Des chiffres qui, même s’ils sont rassurants pour les 13 Sénégalais, nous dit-on « en bonne santé », prouve que l’épidémie ne recule pas vraiment. Mais fidèle à sa réputation d’organe gouvernemental, « le Soleil » n’a pas manqué de glisser au bénéfice du président Macky Sall et de son gouvernement, « le professionnalisme et le sens de la responsabilité du gouvernement sénégalais » qui ont « touché la Chine, son président et les Chinois ». De qui se moque-t-on ? Une réaction qui arrive bien tard même si elle peut contribuer à rassurer les parents engagés dans une course contre la montre et une fatigue psychologique insoutenable. Le ministère des Affaires étrangères et certainement le président Sall, au fort moment de la crise, auraient sans doute pu mettre un peu plus de contenu dans leurs communiqués et de compassion plutôt que d’emprunter ces formules laconiques et surtout sèches pour rien.
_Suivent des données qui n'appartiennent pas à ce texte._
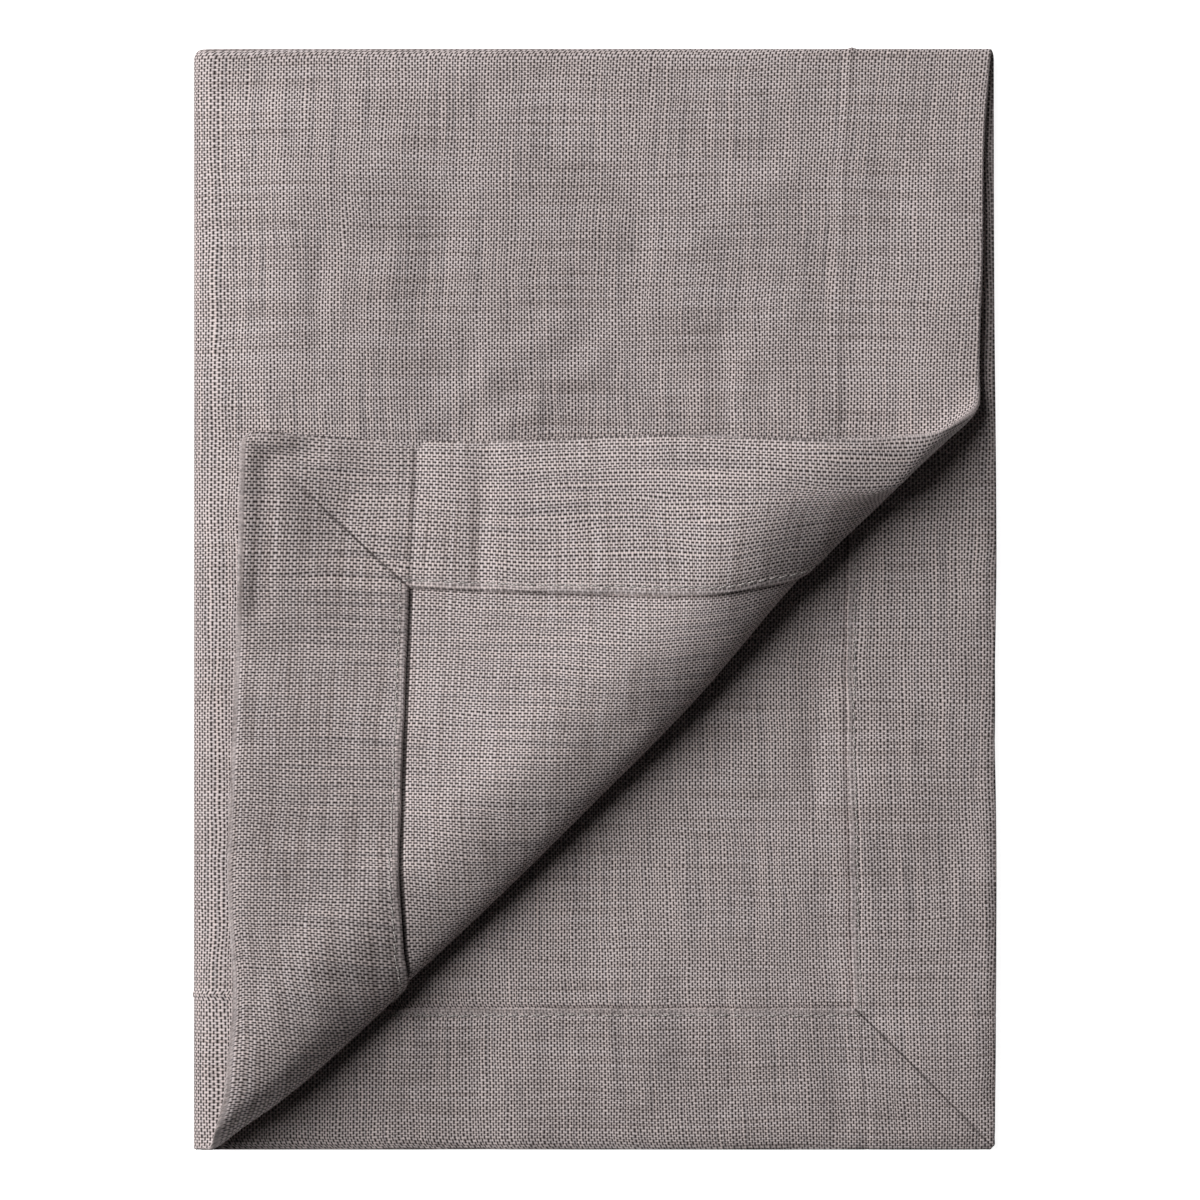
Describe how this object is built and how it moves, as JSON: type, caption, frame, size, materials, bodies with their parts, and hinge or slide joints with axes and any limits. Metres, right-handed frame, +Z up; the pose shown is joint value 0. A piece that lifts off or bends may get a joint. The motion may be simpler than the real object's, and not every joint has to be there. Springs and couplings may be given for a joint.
{
  "type": "folded placemat",
  "caption": "Plain-weave linen placemat with a wide mitred hem, folded to a flat rectangle with its free top corner rolled back.",
  "frame": {"origin": "under the middle of the folded cloth, on the surface that it rests on", "axes": "+X from the side fold to the free side edges, +Y to the cross fold, +Z up"},
  "size_m": [0.175, 0.2408, 0.0322],
  "materials": {
    "linen": "matte"
  },
  "bodies": {
    "root": {"placemat": "linen"}
  },
  "joints": []
}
Mais quelles que soient les analyses fournies par ci par là, le destin de ces Sénégalais n’est pas de rester enfermés dans ce bunker de Wuhan. Combien de temps durera tout cela ? Nous espérons et souhaitons que cette épidémie soit rapidement un mauvais souvenir et que des solutions soient trouvées pour ces jeunes sénégalais.
La gestion de cette affaire est en tout cas venue nous rappeler que la communication est un métier et non une affaire d’improvisation ou de capacité innée. Elle nécessite formation et expérience. L’expérience nous montre en effet que si Macky Sall s’enfonce tous les jours dans ce domaine, c’est parce qu’il prend cette matière à la légère.
Le Président Sall devrait peut-être s’inspirer de Nicolas Sarkozy qui avait déployé d’énormes efforts pour sauver des citoyens français empêtrés dans une affaire bien compliquée. Pour rappel, cette affaire de L'Arche de Zoé concernait six Français qui déclaraient avoir pour objectif l'aide aux enfants orphelins et l’aide humanitaire. Celle-ci avait défrayé la chronique en octobre 2007 lorsque les forces de police arrêtèrent tous les participants qui s’apprêtaient à embarquer 103 enfants dans un avion affrété pour les conduire en Europe. La justice tchadienne avait alors condamné les principaux membres aux travaux forcés pour « tentative d’enlèvement de mineurs…. » Sarkozy avait ainsi déclaré : « quel que soit ce qu’ils ont fait, je vais les ramener en France ».
Ce qui fut fait car, rapatriés en France le 28 décembre 2007, les six membres de l'Arche de Zoé voient leur peine de travaux forcés commuée en 8 ans de prison ferme le 28 janvier 2008. L'affaire trouve en partie son épilogue le 31 mars 2008 par la grâce présidentielle tchadienne qui leur est accordée, puis leur libération immédiate.